Le parallèle s’arrête là : ces rassemblements sont restés épisodiques, étaient motorisés et comportaient tout au plus une centaine de membres. Autre explication du phénomène : éviter de payer les “coyotes”. Le prix de ces passeurs a flambé avec le renforcement des politiques sécuritaires. « De nos jours, le voyage du Guatemala aux États-Unis, en passant clandestinement par le Mexique, coûte au moins 5 000 dollars américains », note Jean Clot.
AU MEXIQUE : DES SOLUTIONS POUR LES MIGRANTS
Le 19 décembre 2018, 152 pays ont adopté le Pacte mondial pour des migrations sûres, ordonnées et régulières, lors de l’Assemblée générale des Nations unies. Les États-Unis font partie des cinq pays ayant voté contre. « Tout le monde est d’accord pour dire que les migrations doivent être coordonnées, régulières et se dérouler en toute sécurité, observe Jean Clot. Mais les moyens mis en œuvre pour y parvenir diffèrent beaucoup d’un pays à l’autre. »

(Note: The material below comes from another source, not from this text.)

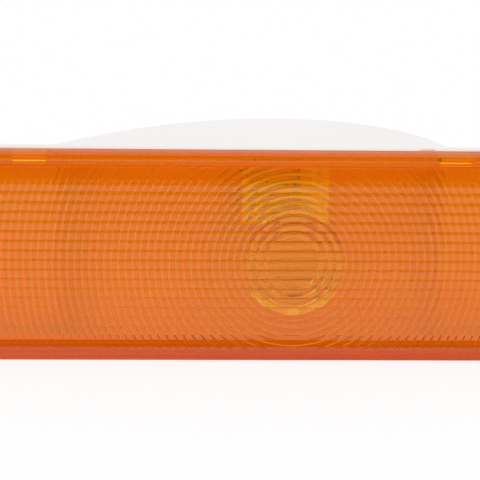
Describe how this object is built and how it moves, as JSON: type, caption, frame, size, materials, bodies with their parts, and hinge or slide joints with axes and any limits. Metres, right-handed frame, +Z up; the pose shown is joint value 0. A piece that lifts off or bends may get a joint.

Le président du Mexique récemment élu, Andrés Manuel López Obrador, semble prendre le problème à bras-le-corps. Il vient de proposer 12 000 visas humanitaires aux migrants des caravanes. Pour les inciter à rester, López Obrador propose de créer une zone franche le long de la frontière avec les États-Unis, ce qui pourrait favoriser l’installation d’entreprises et générer de l’emploi. Au Mexique, la plupart des migrants occupent aujourd’hui des métiers précaires.
« À Tapachula, ville du sud du pays, pour subsister, les hommes nettoient les vitres aux feux rouges ou recyclent les ordures, déplore le chercheur. Les femmes guatémaltèques deviennent souvent des muchachas (employées de maison) et les honduriennes intègrent fréquemment des table dance, des bars à strip-tease, où elles se prostituent. » Un avenir très différent de ce que les migrants imaginaient en faisant route vers les États-Unis. Bien que la plupart d’entre eux ne soient pas dupes, selon Jean Clot, sur les conditions de vie difficiles et les sacrifices financiers qu’ils devront surmonter en chemin pour atteindre l’eldorado du Nord.